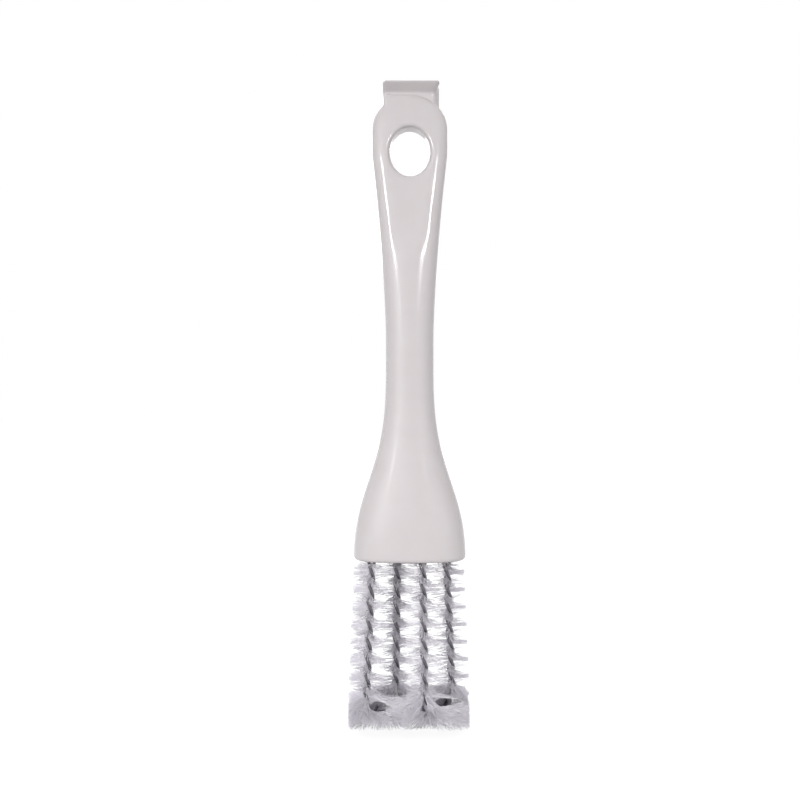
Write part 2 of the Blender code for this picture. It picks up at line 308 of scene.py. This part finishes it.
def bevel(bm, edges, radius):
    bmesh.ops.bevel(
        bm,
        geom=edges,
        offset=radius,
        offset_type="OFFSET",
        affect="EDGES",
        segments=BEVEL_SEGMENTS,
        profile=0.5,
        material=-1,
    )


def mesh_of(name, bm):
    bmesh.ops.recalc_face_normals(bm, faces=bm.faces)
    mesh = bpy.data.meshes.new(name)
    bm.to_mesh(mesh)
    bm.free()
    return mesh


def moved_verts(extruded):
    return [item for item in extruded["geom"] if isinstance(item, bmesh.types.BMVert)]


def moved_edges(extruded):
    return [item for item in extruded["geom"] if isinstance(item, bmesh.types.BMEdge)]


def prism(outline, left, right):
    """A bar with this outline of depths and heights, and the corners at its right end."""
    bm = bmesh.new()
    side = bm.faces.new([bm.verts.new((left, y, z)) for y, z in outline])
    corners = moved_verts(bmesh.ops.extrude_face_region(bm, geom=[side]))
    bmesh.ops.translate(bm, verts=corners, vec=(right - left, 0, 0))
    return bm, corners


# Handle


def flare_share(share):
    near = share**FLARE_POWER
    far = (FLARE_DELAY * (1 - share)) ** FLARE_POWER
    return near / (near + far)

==

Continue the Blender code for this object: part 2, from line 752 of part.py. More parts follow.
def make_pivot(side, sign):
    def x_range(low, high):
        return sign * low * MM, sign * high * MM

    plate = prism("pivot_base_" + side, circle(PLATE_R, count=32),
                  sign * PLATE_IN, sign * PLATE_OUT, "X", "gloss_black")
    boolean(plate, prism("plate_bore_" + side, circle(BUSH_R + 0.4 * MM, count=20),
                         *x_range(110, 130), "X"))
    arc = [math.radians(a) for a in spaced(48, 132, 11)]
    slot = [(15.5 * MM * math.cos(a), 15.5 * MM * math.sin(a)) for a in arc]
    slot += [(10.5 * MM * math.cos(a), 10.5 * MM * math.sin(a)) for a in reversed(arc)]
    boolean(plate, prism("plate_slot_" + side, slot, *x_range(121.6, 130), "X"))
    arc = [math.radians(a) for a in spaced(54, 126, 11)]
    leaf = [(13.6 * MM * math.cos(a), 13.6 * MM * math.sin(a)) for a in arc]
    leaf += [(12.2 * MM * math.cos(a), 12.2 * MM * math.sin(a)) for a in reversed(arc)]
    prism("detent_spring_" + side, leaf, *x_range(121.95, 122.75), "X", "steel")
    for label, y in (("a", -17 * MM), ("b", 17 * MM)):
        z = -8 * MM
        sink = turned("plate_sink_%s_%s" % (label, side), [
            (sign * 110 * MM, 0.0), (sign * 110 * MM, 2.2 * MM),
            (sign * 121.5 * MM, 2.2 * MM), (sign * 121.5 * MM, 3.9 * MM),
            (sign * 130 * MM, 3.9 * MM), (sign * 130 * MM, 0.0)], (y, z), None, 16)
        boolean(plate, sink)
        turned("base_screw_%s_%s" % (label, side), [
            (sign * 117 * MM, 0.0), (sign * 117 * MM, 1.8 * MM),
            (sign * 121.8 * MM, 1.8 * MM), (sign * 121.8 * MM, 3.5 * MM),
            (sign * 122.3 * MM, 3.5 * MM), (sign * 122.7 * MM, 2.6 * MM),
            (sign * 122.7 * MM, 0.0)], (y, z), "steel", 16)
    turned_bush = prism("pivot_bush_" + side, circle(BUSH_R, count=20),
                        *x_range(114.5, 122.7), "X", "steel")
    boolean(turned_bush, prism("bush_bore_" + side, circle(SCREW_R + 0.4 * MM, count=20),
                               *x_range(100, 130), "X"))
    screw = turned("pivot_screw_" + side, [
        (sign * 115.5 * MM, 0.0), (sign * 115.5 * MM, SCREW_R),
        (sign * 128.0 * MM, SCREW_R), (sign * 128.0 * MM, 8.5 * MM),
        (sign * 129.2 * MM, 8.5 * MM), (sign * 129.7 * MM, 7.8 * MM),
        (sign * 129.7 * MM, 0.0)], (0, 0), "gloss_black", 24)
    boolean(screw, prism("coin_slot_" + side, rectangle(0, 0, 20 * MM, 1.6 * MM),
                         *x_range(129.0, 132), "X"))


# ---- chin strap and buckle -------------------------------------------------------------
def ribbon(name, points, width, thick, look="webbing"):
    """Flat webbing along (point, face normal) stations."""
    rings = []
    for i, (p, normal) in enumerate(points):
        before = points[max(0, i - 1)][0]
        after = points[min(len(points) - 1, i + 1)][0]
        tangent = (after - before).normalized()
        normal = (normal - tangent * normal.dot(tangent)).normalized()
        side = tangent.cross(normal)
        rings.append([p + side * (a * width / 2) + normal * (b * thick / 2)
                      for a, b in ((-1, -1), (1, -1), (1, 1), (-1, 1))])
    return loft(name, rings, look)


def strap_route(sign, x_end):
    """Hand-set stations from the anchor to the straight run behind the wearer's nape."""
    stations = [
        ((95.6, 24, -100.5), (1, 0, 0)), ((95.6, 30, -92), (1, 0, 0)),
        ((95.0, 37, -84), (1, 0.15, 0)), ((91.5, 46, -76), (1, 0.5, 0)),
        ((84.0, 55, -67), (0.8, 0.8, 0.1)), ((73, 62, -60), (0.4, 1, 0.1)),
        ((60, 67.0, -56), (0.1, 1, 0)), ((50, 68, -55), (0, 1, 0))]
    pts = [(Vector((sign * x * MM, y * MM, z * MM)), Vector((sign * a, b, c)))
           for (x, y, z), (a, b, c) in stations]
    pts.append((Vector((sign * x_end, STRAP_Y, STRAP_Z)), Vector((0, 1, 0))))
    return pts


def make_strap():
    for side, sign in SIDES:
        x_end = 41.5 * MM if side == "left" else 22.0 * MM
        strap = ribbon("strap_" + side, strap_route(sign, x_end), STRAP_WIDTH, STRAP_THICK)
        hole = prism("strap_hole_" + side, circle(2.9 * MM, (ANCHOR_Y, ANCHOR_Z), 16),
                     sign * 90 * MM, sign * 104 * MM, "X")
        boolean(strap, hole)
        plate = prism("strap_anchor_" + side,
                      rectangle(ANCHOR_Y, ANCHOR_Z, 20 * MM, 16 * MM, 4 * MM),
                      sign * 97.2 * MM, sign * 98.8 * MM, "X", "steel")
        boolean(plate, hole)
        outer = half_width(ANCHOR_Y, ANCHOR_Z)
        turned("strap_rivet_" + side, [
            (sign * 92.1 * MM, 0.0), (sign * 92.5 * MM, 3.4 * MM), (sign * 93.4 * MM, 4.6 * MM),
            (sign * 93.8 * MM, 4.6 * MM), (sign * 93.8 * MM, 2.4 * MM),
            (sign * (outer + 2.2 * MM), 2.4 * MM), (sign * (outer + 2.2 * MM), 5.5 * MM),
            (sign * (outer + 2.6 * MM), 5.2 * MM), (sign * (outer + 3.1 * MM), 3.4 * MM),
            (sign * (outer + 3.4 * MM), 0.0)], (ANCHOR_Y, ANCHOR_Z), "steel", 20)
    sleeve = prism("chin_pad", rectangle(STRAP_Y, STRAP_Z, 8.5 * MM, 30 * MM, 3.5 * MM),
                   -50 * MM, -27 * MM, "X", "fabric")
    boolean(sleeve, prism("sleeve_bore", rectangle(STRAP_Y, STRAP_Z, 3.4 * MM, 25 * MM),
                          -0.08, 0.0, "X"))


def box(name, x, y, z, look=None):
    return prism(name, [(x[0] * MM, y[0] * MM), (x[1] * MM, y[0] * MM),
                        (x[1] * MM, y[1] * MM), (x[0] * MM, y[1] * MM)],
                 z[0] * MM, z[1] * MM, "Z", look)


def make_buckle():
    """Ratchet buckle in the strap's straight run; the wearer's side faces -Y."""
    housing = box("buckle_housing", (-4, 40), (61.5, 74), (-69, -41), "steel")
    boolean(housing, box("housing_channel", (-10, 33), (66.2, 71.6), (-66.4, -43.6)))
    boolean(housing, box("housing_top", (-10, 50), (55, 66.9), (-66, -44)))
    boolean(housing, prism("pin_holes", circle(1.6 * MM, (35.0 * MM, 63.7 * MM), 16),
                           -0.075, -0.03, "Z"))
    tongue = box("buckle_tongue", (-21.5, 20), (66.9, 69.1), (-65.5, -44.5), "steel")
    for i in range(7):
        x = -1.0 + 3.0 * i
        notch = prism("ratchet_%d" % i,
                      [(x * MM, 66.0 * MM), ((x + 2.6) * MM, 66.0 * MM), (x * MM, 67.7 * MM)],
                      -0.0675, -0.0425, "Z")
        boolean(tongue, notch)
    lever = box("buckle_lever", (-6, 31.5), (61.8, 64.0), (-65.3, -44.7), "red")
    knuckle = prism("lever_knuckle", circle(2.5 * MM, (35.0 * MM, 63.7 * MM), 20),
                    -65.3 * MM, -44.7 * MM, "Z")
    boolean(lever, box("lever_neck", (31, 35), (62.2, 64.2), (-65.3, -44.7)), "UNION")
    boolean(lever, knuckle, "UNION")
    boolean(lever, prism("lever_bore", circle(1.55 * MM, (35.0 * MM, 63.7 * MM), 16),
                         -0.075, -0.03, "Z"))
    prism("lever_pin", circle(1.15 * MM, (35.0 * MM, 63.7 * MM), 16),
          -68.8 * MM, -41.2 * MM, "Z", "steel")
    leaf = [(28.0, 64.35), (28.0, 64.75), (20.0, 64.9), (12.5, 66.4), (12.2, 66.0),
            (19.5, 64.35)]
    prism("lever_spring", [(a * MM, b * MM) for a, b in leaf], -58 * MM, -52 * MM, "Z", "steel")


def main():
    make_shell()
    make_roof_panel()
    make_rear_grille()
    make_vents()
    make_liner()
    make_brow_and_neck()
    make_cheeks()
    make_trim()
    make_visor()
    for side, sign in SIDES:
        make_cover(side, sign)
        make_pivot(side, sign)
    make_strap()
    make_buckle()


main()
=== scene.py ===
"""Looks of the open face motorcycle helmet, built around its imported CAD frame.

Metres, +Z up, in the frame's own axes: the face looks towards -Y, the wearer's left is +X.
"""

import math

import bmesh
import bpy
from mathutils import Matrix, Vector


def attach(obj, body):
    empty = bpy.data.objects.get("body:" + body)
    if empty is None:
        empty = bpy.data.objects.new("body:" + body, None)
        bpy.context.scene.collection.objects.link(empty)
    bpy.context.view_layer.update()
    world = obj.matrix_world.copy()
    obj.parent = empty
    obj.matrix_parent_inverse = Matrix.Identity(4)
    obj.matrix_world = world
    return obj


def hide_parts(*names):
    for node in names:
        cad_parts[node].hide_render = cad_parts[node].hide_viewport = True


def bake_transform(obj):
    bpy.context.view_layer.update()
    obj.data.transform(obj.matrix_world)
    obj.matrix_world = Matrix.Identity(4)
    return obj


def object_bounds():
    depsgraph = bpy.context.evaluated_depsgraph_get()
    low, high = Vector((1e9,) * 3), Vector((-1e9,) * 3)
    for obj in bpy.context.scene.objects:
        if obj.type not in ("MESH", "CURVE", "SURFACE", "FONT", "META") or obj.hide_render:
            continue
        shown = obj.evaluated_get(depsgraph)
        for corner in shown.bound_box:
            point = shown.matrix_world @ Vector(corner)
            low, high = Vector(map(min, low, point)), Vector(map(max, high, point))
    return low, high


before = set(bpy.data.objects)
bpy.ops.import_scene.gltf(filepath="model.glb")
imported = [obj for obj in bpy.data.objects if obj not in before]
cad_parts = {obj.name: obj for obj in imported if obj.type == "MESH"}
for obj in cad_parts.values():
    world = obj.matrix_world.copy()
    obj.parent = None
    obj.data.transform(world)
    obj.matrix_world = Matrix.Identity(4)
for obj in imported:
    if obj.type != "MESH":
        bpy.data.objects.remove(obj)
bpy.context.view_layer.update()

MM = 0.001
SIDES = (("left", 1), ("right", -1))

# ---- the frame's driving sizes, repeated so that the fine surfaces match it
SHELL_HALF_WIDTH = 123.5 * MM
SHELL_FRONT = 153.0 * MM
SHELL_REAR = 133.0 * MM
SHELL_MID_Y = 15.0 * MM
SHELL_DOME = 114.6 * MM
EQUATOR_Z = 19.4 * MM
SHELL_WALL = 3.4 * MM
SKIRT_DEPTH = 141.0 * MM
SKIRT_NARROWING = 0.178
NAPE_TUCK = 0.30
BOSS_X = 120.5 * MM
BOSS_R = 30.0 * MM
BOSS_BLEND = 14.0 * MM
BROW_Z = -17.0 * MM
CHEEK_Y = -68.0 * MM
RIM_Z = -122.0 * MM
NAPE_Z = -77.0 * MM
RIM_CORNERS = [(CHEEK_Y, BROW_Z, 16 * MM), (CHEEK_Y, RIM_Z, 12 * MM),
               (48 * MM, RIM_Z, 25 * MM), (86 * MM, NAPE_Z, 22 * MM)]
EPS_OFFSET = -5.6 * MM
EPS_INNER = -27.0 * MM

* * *

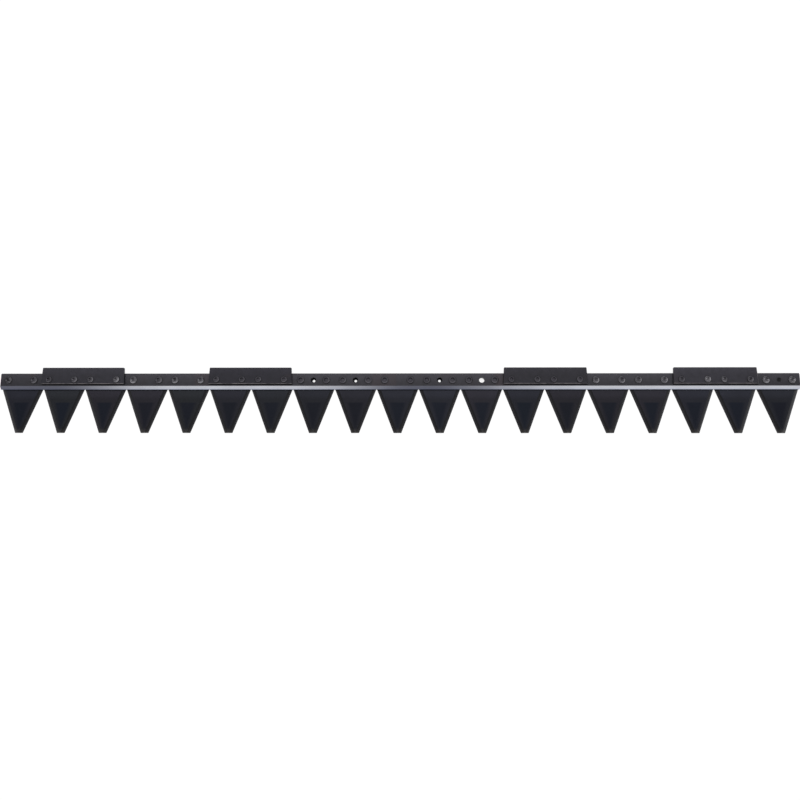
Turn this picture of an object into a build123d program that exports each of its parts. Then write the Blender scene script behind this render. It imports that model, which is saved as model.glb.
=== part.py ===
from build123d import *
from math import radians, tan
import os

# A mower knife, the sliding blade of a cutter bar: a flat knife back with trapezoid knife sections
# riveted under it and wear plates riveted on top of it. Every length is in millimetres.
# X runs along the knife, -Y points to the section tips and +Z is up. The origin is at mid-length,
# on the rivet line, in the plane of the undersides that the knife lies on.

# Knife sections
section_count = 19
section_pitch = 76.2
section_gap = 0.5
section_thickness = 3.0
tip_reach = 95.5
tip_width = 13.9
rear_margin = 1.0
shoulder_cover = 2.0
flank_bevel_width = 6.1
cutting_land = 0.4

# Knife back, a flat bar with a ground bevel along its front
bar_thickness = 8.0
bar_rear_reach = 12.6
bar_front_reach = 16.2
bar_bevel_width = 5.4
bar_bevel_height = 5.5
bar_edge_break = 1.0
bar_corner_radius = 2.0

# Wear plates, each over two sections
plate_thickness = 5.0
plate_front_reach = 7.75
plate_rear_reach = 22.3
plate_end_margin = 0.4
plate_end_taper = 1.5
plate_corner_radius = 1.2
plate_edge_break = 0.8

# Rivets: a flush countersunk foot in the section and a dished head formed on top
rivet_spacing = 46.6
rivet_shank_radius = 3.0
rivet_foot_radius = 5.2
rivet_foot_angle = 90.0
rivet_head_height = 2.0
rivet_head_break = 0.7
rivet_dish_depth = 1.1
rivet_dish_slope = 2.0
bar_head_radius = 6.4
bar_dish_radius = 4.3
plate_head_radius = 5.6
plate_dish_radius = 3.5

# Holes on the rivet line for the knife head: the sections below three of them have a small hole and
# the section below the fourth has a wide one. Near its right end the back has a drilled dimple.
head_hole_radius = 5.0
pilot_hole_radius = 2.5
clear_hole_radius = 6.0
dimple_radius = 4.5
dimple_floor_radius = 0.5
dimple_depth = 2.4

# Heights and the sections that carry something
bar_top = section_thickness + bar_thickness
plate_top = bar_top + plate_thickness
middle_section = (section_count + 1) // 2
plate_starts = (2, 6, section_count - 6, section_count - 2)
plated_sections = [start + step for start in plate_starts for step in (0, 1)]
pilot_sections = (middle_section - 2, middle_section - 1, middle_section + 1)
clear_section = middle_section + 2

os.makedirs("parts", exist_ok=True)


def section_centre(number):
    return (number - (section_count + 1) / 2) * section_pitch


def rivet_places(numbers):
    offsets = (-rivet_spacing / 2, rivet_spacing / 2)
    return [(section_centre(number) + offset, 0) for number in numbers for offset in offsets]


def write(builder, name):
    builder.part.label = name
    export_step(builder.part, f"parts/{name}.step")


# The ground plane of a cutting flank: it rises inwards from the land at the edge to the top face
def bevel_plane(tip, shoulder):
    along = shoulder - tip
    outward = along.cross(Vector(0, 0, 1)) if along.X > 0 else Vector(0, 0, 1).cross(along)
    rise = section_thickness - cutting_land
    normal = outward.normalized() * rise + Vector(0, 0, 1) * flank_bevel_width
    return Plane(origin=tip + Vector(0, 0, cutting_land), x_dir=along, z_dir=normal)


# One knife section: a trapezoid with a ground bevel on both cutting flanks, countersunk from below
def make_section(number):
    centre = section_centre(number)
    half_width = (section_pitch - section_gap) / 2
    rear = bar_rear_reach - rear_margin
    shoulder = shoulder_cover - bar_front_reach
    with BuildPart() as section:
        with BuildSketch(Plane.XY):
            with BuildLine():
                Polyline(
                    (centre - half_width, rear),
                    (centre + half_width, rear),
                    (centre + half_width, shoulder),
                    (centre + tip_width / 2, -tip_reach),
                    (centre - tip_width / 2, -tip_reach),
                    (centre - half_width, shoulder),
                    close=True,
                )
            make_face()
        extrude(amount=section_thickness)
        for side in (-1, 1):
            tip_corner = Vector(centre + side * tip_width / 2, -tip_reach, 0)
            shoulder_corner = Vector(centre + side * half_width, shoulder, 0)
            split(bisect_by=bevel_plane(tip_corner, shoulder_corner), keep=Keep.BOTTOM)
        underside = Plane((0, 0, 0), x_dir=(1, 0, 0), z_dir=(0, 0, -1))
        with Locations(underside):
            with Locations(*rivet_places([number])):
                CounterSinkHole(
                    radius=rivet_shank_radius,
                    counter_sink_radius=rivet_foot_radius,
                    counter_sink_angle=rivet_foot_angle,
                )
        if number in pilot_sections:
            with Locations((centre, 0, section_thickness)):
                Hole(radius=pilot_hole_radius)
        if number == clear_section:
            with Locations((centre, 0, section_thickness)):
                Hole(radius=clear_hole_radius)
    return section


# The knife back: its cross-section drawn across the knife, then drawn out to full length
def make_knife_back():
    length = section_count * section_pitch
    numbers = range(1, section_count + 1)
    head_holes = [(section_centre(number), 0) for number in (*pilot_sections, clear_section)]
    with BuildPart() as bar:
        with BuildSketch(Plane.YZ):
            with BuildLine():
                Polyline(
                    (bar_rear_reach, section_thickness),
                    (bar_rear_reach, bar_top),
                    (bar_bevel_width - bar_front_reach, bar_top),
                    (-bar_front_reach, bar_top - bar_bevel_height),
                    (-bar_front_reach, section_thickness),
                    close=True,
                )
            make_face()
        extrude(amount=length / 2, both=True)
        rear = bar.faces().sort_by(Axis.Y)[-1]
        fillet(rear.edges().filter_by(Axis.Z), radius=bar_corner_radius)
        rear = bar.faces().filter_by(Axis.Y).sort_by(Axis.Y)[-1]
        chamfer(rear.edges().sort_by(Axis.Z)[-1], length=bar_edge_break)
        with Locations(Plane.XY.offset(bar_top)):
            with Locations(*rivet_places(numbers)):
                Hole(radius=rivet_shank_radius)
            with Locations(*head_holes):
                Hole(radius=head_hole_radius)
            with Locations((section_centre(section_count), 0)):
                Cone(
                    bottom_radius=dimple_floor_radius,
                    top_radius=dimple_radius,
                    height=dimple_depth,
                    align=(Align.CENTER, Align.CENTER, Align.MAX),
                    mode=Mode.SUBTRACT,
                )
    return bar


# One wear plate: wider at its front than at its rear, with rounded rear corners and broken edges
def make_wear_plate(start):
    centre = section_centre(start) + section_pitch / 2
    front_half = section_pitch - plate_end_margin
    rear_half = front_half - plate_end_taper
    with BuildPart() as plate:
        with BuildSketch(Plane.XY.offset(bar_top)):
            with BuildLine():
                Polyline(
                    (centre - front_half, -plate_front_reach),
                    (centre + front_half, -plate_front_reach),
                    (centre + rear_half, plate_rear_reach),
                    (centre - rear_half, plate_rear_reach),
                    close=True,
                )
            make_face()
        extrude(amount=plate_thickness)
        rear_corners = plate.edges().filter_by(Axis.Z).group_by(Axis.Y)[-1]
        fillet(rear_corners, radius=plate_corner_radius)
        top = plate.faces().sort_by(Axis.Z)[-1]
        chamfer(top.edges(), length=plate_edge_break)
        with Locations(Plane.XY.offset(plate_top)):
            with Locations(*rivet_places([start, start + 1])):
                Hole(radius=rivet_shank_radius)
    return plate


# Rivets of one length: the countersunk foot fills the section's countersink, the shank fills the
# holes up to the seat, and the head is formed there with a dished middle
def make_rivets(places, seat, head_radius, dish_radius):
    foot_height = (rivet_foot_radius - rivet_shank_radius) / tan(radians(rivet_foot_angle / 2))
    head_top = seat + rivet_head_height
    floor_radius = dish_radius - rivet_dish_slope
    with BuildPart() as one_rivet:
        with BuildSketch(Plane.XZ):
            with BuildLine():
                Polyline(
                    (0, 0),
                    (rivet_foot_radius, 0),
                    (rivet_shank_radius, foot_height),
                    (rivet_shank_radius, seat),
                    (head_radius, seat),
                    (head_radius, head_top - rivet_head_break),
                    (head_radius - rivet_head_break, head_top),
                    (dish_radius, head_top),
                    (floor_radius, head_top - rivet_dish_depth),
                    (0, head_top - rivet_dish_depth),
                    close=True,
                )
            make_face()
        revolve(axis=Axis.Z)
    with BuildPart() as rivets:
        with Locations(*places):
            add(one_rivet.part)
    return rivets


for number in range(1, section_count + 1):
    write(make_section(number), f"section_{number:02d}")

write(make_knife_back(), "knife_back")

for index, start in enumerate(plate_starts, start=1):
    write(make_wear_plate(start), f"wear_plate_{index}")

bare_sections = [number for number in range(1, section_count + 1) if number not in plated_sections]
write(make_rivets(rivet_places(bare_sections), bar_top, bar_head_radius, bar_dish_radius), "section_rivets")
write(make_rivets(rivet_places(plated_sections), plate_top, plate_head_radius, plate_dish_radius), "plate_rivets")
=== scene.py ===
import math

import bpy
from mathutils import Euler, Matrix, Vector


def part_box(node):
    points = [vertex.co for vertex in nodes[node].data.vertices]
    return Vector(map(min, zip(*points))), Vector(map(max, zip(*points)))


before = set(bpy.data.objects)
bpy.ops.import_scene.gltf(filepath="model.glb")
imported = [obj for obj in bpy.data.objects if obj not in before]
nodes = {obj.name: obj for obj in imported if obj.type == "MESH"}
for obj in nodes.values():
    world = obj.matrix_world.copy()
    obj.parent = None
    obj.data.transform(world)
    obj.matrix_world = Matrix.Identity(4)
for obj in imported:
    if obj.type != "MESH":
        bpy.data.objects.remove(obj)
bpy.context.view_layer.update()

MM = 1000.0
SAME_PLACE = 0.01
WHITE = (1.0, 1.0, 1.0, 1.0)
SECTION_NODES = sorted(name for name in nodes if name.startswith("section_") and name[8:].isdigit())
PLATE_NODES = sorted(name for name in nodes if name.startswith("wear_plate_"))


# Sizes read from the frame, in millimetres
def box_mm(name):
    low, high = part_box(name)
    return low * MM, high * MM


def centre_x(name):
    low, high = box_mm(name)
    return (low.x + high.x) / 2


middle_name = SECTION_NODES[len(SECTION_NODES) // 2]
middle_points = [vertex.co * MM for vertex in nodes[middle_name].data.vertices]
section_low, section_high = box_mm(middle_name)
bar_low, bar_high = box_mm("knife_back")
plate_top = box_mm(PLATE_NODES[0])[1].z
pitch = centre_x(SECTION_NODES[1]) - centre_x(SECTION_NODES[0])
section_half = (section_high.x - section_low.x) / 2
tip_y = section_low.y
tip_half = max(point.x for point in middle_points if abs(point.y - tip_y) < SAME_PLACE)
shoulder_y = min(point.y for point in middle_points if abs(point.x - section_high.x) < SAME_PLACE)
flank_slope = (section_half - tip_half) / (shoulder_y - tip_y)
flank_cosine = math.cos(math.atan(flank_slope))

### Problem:
Take exactly the lines from the one containing "bare_sections = [number" through the one containing "zip(*points))), Vector(map(max, zip(*points)))" in the data above, and output them with nothing added.

### Result:
bare_sections = [number for number in range(1, section_count + 1) if number not in plated_sections]
write(make_rivets(rivet_places(bare_sections), bar_top, bar_head_radius, bar_dish_radius), "section_rivets")
write(make_rivets(rivet_places(plated_sections), plate_top, plate_head_radius, plate_dish_radius), "plate_rivets")
=== scene.py ===
import math

import bpy
from mathutils import Euler, Matrix, Vector


def part_box(node):
    points = [vertex.co for vertex in nodes[node].data.vertices]
    return Vector(map(min, zip(*points))), Vector(map(max, zip(*points)))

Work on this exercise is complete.